La Barbera e quelle pressioni | su un teste della strage Borsellino - Live Sicilia

La Barbera e quelle pressioni | su un teste della strage Borsellino

Arnaldo La Barbera

L'obiettivo sarebbe stato quello di convincere Luciano Valenti ad autoaccusarsi del furto della Fiat 126 usata come autobomba per la strage del 19 luglio 1992.

CALTANISSETTA – Luciano Valenti, fratello di Pietrina Valenti, proprietaria della Fiat 126 usata come autobomba per la strage di Paolo Borsellino e dei componenti della sua scorta, sarebbe stato picchiato e minacciato dall’allora capo della squadra mobile di Palermo, Arnaldo La Barbera e da un altro funzionario di polizia, Vincenzo Ricciardi, perché si autoaccusasse del furto dell’utilitaria. Lo ha dichiarato il testimone rispondendo alle domande della Corte d’Assise al processo “Borsellino Quater” che si sta svolgendo a Caltanissetta.

Il 5 settembre del 1992, Valenti venne arrestato insieme al nipote Roberto Valenti e a Salvatore Candura perché accusati di violenza sessuale. “Quando arrivammo al carcere Ucciardone – ha detto Luciano Valenti – Candura venne pestato a sangue. Lo sentivo gridare ma non ho mai saputo il motivo di quelle legnate”. Lui e Candura furono poi trasferiti a Belluno. La Barbera e Ricciardi sarebbero andati proprio in quel carcere a trovare il detenuto per tentare ancora di convincerlo a confessare il furto della 126. Valenti reagì rispondendo che non sapeva “nulla di quella macchina”. Quindi – ha ricordato il teste – altro trasferimento, questa volta a Bergamo, dove Valenti venne sistemato in carcere insieme a Salvatore Candura. Candura riuscì laddove La Barbera aveva fallito.

Il falso pentito convinse, infatti, Valenti ad autoaccusarsi del furto della 126, assicurando che in cambio avrebbe ricevuto “protezione”, un lavoro, una casa e uno stipendio. “Per convincermi a scrivere di mio pugno quella dichiarazione – ha detto nella sua deposizione odierna, Lorenzo Valenti – in cella arrivarono panini imbottiti e stecche di sigarette.
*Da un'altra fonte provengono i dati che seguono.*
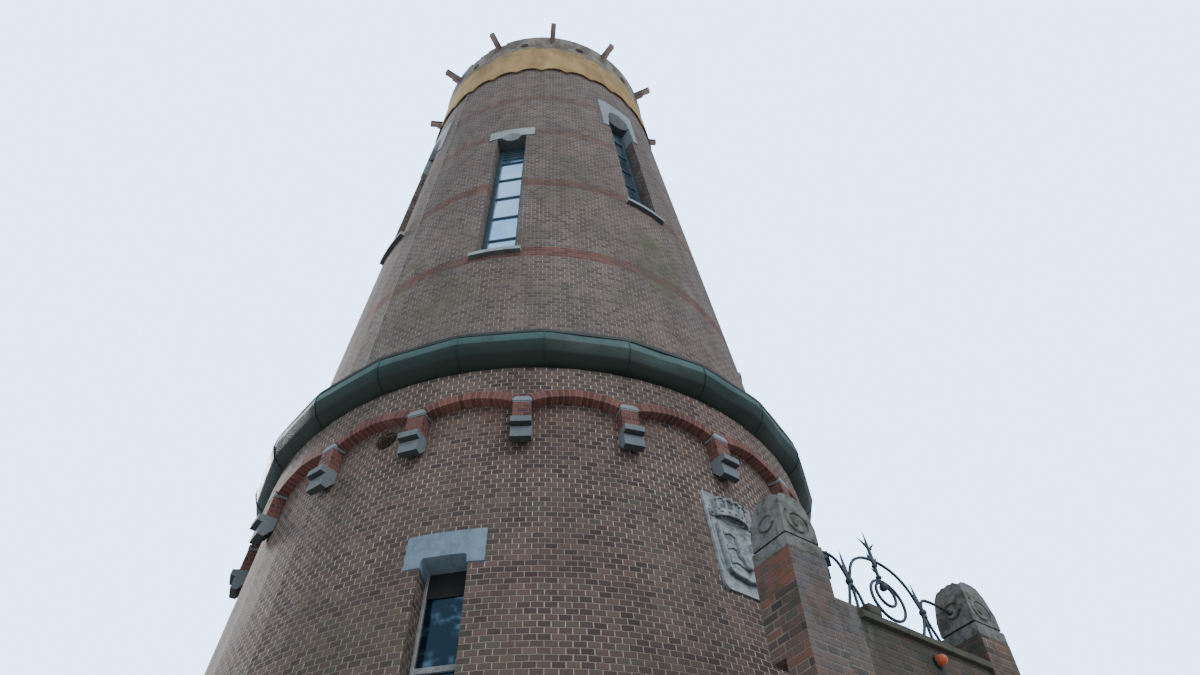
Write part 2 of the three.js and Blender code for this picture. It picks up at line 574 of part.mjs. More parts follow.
// Wrought-iron cresting: flat bars bent to curves, in x and z from its own middle on the coping
const BAR = 22;
const CREST_SHIFT = -38;
const CREST_LEAN = 3.2;
const archHalf = [[393, 262], [363, 325], [320, 420], [265, 492], [190, 545], [115, 574], [0, 586]];
const mirrored = archHalf.map(([x, z]) => [-x, z]);
const SCROLLS = [
  [...archHalf, ...mirrored.reverse().slice(1)],
  [[393, 262], [412, 340], [455, 388], [510, 400], [600, 402], [690, 396], [770, 390]],
  [[-393, 262], [-410, 310], [-432, 362], [-465, 412], [-525, 442], [-600, 440], [-695, 425]],
  [[-393, 262], [-451, 98], [-492, -12]], [[-393, 262], [-381, 173], [-392, -12]],
  [[-393, 262], [-337, 179], [-314, 87], [-288, -12]],
  [[393, 262], [351, 141], [295, 31], [282, -12]], [[393, 262], [385, 110], [388, -12]],
  [[393, 262], [427, 149], [473, 45], [494, -12]],
  [[-14, 385], [-13, 560], [-13, 880]],
  [[-15, 700], [-60, 742], [-115, 773]], [[2, 694], [40, 744], [85, 785]], [[-15, 472], [-70, 498]],
];
const HOOPS = [[2, 232, 169], [0, 284, 98]];
const LEAVES = [[-393, 262, -398, 545], [388, 262, 366, 525], [-13, 560, -13, 660]];
const BALLS = [[770, 390, 28], [-695, 425, 26], [-17, 400, 26], [3, 350, 34], [-393, 258, 34], [393, 258, 34]];
const crestAt = turned(DOOR_AXIS)
  .multiply(new THREE.Matrix4().makeTranslation(CREST_SHIFT, wallFront + 95, COPING_TOP + GAP))
  .multiply(new THREE.Matrix4().makeRotationX(rad(-CREST_LEAN)));
function bentBar(points) {
  const curve = new THREE.CatmullRomCurve3(points.map(([x, z]) => new THREE.Vector3(x, z, 0)));
  const line = curve.getPoints(Math.round((points.length - 1) * 1.2));
  const left = [];
  const right = [];
  line.forEach((p, i) => {
    const before = line[Math.max(0, i - 1)];
    const after = line[Math.min(line.length - 1, i + 1)];
    const across = new THREE.Vector3(before.y - after.y, after.x - before.x, 0).setLength(BAR / 2);
    left.push([p.x + across.x, p.y + across.y]);
    right.unshift([p.x - across.x, p.y - across.y]);
  });
  return outline([...left, ...right]);
}
// Flat pointed leaf from one point to another, widest a third of the way along
function leafShape([x0, z0, x1, z1]) {
  const middle = [x0 + (x1 - x0) / 3, z0 + (z1 - z0) / 3];
  return outline([[x0 - 8, z0], [middle[0] - 18, middle[1]], [x1 - 2, z1], [x1 + 2, z1],
    [middle[0] + 18, middle[1]], [x0 + 8, z0]]);
}
const shapes = [...SCROLLS.map(bentBar), ...LEAVES.map(leafShape)];
const hoops = HOOPS.map(([x, z, radius]) => ring([[radius - BAR / 2, -BAR / 2], [radius + BAR / 2, -BAR / 2],
  [radius + BAR / 2, BAR / 2], [radius - BAR / 2, BAR / 2]], 18).transform(
  crestAt.clone().multiply(new THREE.Matrix4().makeTranslation(x, 0, z))
    .multiply(new THREE.Matrix4().makeRotationX(Math.PI / 2)).elements));
const balls = BALLS.map(([x, z, radius]) => solid(
  new THREE.SphereGeometry(radius, 6, 4).translate(x, 0, z).applyMatrix4(crestAt)));
let crest = hoops[0];
shapes.forEach((shape, i) => {
  crest = crest.add(prism(shape, -BAR / 2 + (i % 3), BAR / 2 + (i % 3), crestAt));
});
for (const part of [...hoops.slice(1), ...balls]) crest = crest.add(part);
add('cresting', crest.subtract(box(-900, 900, front, wallBack, 4900, COPING_TOP + GAP, porch)), 'iron');

// Round lamp on the front wall
const LAMP = { x: 165, z: 4830 };
const lampAt = turned(DOOR_AXIS).multiply(
  new THREE.Matrix4().makeTranslation(LAMP.x, wallFront - GAP, LAMP.z));
const lampOutline = [[0, 0], [58, 0], [58, 22], [48, 25], [46, 50], [38, 70], [22, 82], [0, 86]];
const lampTurn = new THREE.LatheGeometry(lampOutline.map(([r, h]) => new THREE.Vector2(r, h)), 16)
  .rotateX(Math.PI);
add('wall_lamp', solid(lampTurn.applyMatrix4(lampAt)), 'lamp');

export default group;
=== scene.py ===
# Brick water tower without its tank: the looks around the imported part. Metres, +Z up.
import math
import random
from functools import partial
from types import SimpleNamespace

import bmesh
import bpy
from mathutils import Matrix, Vector


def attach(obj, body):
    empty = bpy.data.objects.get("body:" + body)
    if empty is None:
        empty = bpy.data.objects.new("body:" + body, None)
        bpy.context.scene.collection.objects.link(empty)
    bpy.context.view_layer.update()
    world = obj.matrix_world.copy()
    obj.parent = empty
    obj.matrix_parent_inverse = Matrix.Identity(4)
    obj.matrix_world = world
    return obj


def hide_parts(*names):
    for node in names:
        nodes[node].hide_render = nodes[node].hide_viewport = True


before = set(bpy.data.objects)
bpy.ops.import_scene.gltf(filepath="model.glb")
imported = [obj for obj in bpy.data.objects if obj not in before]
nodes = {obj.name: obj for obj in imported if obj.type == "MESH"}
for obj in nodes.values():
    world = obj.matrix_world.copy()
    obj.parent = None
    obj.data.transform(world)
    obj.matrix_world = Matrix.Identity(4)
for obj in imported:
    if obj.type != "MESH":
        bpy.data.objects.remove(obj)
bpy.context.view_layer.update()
random.seed(7)

tower = {
    "baseRadius": 4.22,
    "batter": 0.113,   # the wall comes in this much for each metre up
    "course": 0.0605,
    "header": 0.11,
    "doorAxis": 32.2,
}
lean = -math.atan(tower["batter"])


def wallRadius(z):
    return tower["baseRadius"] - tower["batter"] * z


# Frame of a thing on the wall's face: x sideways, y into the wall, z up the wall
def onWall(angle, z):
    turn = Matrix.Rotation(math.radians(angle), 4, "Z")
    return turn @ Matrix.Translation((0, -wallRadius(z), z)) @ Matrix.Rotation(lean, 4, "X")


porchFrame = Matrix.Rotation(math.radians(tower["doorAxis"]), 4, "Z")


# A colour picked on screen, 0 to 255, as Blender's linear colour
def tint(red, green, blue):
    def linear(v):
        v = v / 255
        return v / 12.92 if v <= 0.04045 else ((v + 0.055) / 1.055) ** 2.4
    return (linear(red), linear(green), linear(blue), 1)


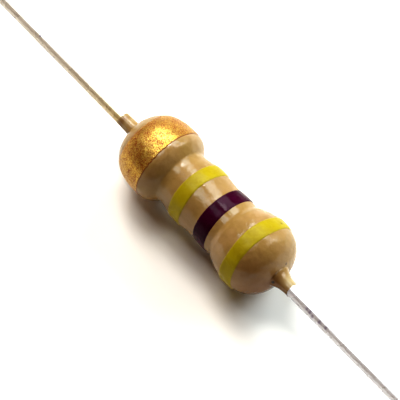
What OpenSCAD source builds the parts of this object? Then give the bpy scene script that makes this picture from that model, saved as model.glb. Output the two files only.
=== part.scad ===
// Axial-lead film resistor: lacquered dog-bone body with four colour bands and two straight wire leads.
// The part lies along X with its first digit at the +X end, and its origin is at the middle of the body.

/* [Body] */
// Length of the lacquered body between the tips of its two domes
body_len = 6.2; // [5.2:0.1:7.5]
// Thickness of the lacquer over the film, at the waist
waist_coat = 0.11; // [0.06:0.01:0.2]
// Thickness of the lacquer over the end caps
cap_coat = 0.22; // [0.15:0.01:0.4]
// Thickness of the lacquer in front of each cap's end face
end_coat = 0.35; // [0.3:0.01:0.6]
// How far before a cap's mouth the lacquer starts to swell
swell_lead = 0.19; // [0.05:0.01:0.4]
// Length of the swell at the rear shoulder
rear_swell = 0.45; // [0.3:0.05:0.9]
// Length of the swell at the front shoulder
front_swell = 0.85; // [0.3:0.05:0.9]
// Length of the rear dome, from its widest ring to its tip
rear_dome = 1.3; // [0.9:0.05:1.4]
// Length of the front dome, from its widest ring to its tip
front_dome = 1.1; // [0.9:0.05:1.4]
// Squareness of the domes, where 2 is an ellipse
dome_power = 2.4; // [2.2:0.1:3]

/* [Lacquer necks] */
// Distance that the lacquer runs out along each lead, past the dome
neck_run = 0.6; // [0.2:0.05:1]
// Thickness of a neck over the lead, where it leaves the dome
neck_wall = 0.12; // [0.1:0.01:0.3]
// Thickness of the lacquer at a neck's tip
neck_tip = 0.01; // [0.01:0.005:0.05]

/* [Colour bands] */
// Thickness of the band paint
paint_t = 0.03; // [0.02:0.005:0.06]
// Width of the first digit's band
first_w = 0.46; // [0.3:0.01:0.6]
// Width of the second digit's band
second_w = 0.5; // [0.3:0.01:0.6]
// Width of the multiplier's band
multiplier_w = 0.46; // [0.3:0.01:0.6]
// Width of the tolerance band
tolerance_w = 1.03; // [0.5:0.01:1.03]
// Distance from the front dome's tip to the first digit's band
first_inset = 0.76; // [0.5:0.01:1]
// Gap between the two digits' bands
digit_gap = 0.92; // [0.4:0.01:1]
// Gap between the second digit's band and the multiplier's
multiplier_gap = 0.58; // [0.4:0.01:0.6]
// Distance from the rear dome's tip to the tolerance band
tolerance_inset = 0.43; // [0.35:0.01:0.8]

/* [Ceramic core and film] */
// Diameter of the ceramic rod
rod_d = 1.6; // [1.2:0.05:2]
// Thickness of the resistive film
film_t = 0.02; // [0.01:0.005:0.05]
// Turns of the trimming groove
groove_turns = 3; // [1:1:5]
// Width of the trimming groove
groove_w = 0.15; // [0.08:0.01:0.2]
// Distance from a cap's mouth to the nearest end of the groove
groove_margin = 0.15; // [0.1:0.05:0.4]

/* [End caps] */
// Length of each cap over the rod, with its floor
cap_len = 1.4; // [0.8:0.05:1.7]
// Wall thickness of a cap
cap_wall = 0.16; // [0.1:0.01:0.25]
// Thickness of a cap's floor
cap_floor = 0.16; // [0.1:0.01:0.25]
// Radius of the fold around a cap's closed end
cap_fold = 0.3; // [0.1:0.01:0.3]

/* [Leads] */
// Diameter of the lead wire
lead_d = 0.4; // [0.35:0.01:0.6]
// Free length of each lead, from the dome's tip to the cut end
lead_len = 28; // [5:0.5:40]
// How far the weld's flash stands out round the wire
weld_flash = 0.1; // [0.05:0.01:0.15]
// Height of the weld's flash on the cap
weld_h = 0.2; // [0.1:0.01:0.25]

/* [Hidden] */
$fn = 96;
rod_r = rod_d / 2;
film_r = rod_r + film_t;
cap_r = film_r + cap_wall;
bulb_r = cap_r + cap_coat;
waist_r = film_r + waist_coat;
lead_r = lead_d / 2;
body_half = body_len / 2;
cap_end = body_half - end_coat;
cap_mouth = cap_end - cap_len;
rod_half = cap_end - cap_floor;
neck_end = body_half + neck_run;
lead_end = body_half + lead_len;
swell_start = cap_mouth - swell_lead;
groove_half = cap_mouth - groove_margin;
groove_clear = 0.05;
dome_steps = 16;
swell_steps = 10;
neck_steps = 8;
groove_steps = 24;
first_end = body_half - first_inset;
second_end = first_end - first_w - digit_gap;
multiplier_end = second_end - second_w - multiplier_gap;
tolerance_end = tolerance_inset + tolerance_w - body_half;

function within(u) = max(0, min(1, u));
function dome_len(x) = x < 0 ? rear_dome : front_dome;
function swell_len(x) = x < 0 ? rear_swell : front_swell;

// Superellipse: (distance past the widest ring / dome length)^p + (radius / bulb radius)^p = 1
function dome_r(x) =
    let (u = within((abs(x) - body_half + dome_len(x)) / dome_len(x)))
    pow(1 - pow(u, dome_power), 1 / dome_power);

// Quarter sine from the waist up to the bulb, times the dome's closing
function bulge_r(x) =
    let (rise = sin(90 * within((abs(x) - swell_start) / swell_len(x))))
    (waist_r + (bulb_r - waist_r) * rise) * dome_r(x);

// Parabola that thins to the neck's tip
function neck_r(x) =
    let (left = 1 - within((abs(x) - body_half) / neck_run))
    lead_r + neck_tip + (neck_wall - neck_tip) * left * left;

function coat_r(x) = max(bulge_r(x), neck_r(x));

// Stations along one half of the body, closer together where the outline curves most.
// The dome's last ones are left out where they would lie inside the neck's root.
function half_stations(side) = concat(
    [for (i = [0:swell_steps]) swell_start + swell_len(side) * i / swell_steps],
    [for (i = [1:dome_steps])
        let (x = body_half - dome_len(side) * (1 - pow(sin(90 * i / dome_steps), 2 / dome_power)))
        if (x > swell_start + swell_len(side) && bulge_r(x * side) > lead_r + neck_wall) x],
    [for (i = [0:neck_steps]) body_half + neck_run * i / neck_steps]
);

function coat_edge(extra) =
    let (rear = half_stations(-1), front = half_stations(1))
    concat(
        [for (i = [len(rear) - 1:-1:0]) [coat_r(-rear[i]) + extra, -rear[i]]],
        [for (x = front) [coat_r(x) + extra, x]]
    );

// Turns an outline of [radius, place along the part] about the lead axis and lays it along X
module turned() {
    rotate([0, 90, 0]) rotate_extrude() children();
}

module strip(radius, from, to) {
    translate([0, from]) square([radius, to - from]);
}

module coat_outline(extra) {
    polygon(concat(coat_edge(extra), [[0, neck_end], [0, -neck_end]]));
}

module cap_outline() {
    strip(cap_r, cap_mouth, cap_end - cap_fold);
    strip(cap_r - cap_fold, cap_mouth, cap_end);
    intersection() {
        translate([cap_r - cap_fold, cap_end - cap_fold]) circle(cap_fold);
        strip(cap_r, cap_mouth, cap_end);
    }
}

module lead_outline() {
    polygon([
        [0, cap_end],
        [lead_r + weld_flash, cap_end],
        [lead_r, cap_end + weld_h],
        [lead_r, lead_end],
        [0, lead_end]
    ]);
}

module both_ends() {
    children();
    mirror([0, 1]) children();
}

module rear() {
    mirror([1, 0, 0]) children();
}

// A square tool carried along a helix, deep enough to cut through the film
module groove_cutter() {
    rings = groove_turns * groove_steps;
    inner = rod_r - groove_clear;
    outer = film_r + groove_clear;
    points = [for (i = [0:rings])
        let (a = 360 * i / groove_steps, x = groove_half * (2 * i / rings - 1))
        for (c = [[inner, -1], [outer, -1], [outer, 1], [inner, 1]])
            [x + c[1] * groove_w / 2, c[0] * cos(a), c[0] * sin(a)]];
    sides = [for (i = [0:rings - 1], k = [0:3])
        let (a = 4 * i + k, b = 4 * i + (k + 1) % 4)
        for (t = [[a, b, a + 4], [b, b + 4, a + 4]]) t];
    polyhedron(points, concat([[3, 2, 1, 0]], sides, [[for (k = [0:3]) 4 * rings + k]]));
}

module band(from, to) {
    turned() difference() {
        intersection() {
            coat_outline(paint_t);
            strip(bulb_r + paint_t, from, to);
        }
        coat_outline(0);
    }
}

module end_cap() {
    turned() difference() {
        cap_outline();
        strip(film_r, 0, rod_half);
    }
}

module lead() {
    turned() lead_outline();
}

module ceramic_rod() {
    color("oldlace") turned() strip(rod_r, -rod_half, rod_half);
}

module carbon_film() {
    color("dimgray") difference() {
        turned() difference() {
            strip(film_r, -rod_half, rod_half);
            strip(rod_r, -rod_half, rod_half);
        }
        groove_cutter();
    }
}

module end_cap_front() {
    color("silver") end_cap();
}

module end_cap_rear() {
    color("silver") rear() end_cap();
}

module lead_front() {
    color("gainsboro") lead();
}

module lead_rear() {
    color("gainsboro") rear() lead();
}

module lacquer_coat() {
    color("burlywood") turned() difference() {
        coat_outline(0);
        strip(film_r, -rod_half, rod_half);
        both_ends() cap_outline();
        both_ends() lead_outline();
    }
}

module first_digit_band() {
    color("gold") band(first_end - first_w, first_end);
}

module second_digit_band() {
    color("indigo") band(second_end - second_w, second_end);
}

module multiplier_band() {
    color("gold") band(multiplier_end - multiplier_w, multiplier_end);
}

module tolerance_band() {
    color("goldenrod") band(tolerance_end - tolerance_w, tolerance_end);
}

ceramic_rod();
carbon_film();
end_cap_front();
end_cap_rear();
lead_front();
lead_rear();
lacquer_coat();
first_digit_band();
second_digit_band();
multiplier_band();
tolerance_band();
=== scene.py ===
import math
import bpy
import numpy as np
from mathutils import Matrix, Vector


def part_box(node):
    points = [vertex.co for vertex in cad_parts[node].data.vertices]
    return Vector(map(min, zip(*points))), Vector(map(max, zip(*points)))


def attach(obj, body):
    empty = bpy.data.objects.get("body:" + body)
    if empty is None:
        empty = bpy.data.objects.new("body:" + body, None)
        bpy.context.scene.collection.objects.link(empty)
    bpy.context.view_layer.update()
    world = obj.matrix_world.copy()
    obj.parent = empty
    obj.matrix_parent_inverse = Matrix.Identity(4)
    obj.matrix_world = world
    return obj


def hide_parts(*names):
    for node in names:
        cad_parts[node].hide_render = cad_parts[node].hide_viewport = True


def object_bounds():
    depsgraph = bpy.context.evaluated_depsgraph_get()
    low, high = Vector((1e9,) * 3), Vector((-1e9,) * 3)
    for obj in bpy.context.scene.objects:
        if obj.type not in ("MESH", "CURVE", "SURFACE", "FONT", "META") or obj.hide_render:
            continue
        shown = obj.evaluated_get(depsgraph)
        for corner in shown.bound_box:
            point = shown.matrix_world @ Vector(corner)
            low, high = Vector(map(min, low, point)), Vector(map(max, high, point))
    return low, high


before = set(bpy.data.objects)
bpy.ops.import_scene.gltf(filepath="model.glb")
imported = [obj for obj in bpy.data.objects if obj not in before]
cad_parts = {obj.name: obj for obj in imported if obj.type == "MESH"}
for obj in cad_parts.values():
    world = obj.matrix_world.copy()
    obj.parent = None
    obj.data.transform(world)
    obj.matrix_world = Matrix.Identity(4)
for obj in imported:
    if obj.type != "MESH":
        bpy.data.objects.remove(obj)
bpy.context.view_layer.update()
mm = 0.001  # the frame is in metres, and every size below is in millimetres


def nodeSpan(node):
    # first and last place of a node along the lead axis, and its radius, in mm
    low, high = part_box(node)
    return low.x / mm, high.x / mm, max(high.y, high.z) / mm


coatRear, coatFront, bulbRadius = nodeSpan("lacquer_coat")
leadEnd = nodeSpan("lead_front")[1]
capMouth, capEnd, capRadius = nodeSpan("end_cap_front")
filmRadius = nodeSpan("carbon_film")[2]
print("frame loaded, body", round(coatFront - coatRear, 2), "mm with its necks")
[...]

E proprio a Bergamo mi vennero a trovare La Barbera e Ricciardi”. Poi i due furono trasferiti a Mantova, dove Valenti dice di avere convinto Candura a rivelare la verità e a confessare di essere stato il vero autore del furto dell’utilitaria usata come autobomba. “Da allora – ha dichiarato Valenti – Candura non smise più di essere interrogato dai magistrati. In albergo trascorreva il tempo sulla macchina da scrivere. Candura mi ha anche rivelato che fu Scarantino, all’epoca suo vicino di casa, ad ordinargli il furto della 126”.

Nell’udienza di oggi sono stati interrogati anche Pietrina Valenti, proprietaria della 126, il nipote, Roberto Valenti e Francesco Spatuzza, fratello del pentito. Pietrina Valenti ha rivelato che si era rivolta a Candura, amico del fratello, per ottenere la restituzione dell’utilitaria dato che sospettava che fosse proprio lui l’autore del furto. Roberto Valenti ha confermato le pressioni di La Barbera perché i Valenti si auto-accusassero del furto dell’auto. Infine, Francesco Spatuzza ha dichiarato la propria estraneità ai fatti, ammettendo soltanto di conoscere come artigiano Costa, il meccanico che aveva riparato la 126 rubata. Il processo è stato aggiornato a giovedì prossimo, 4 luglio.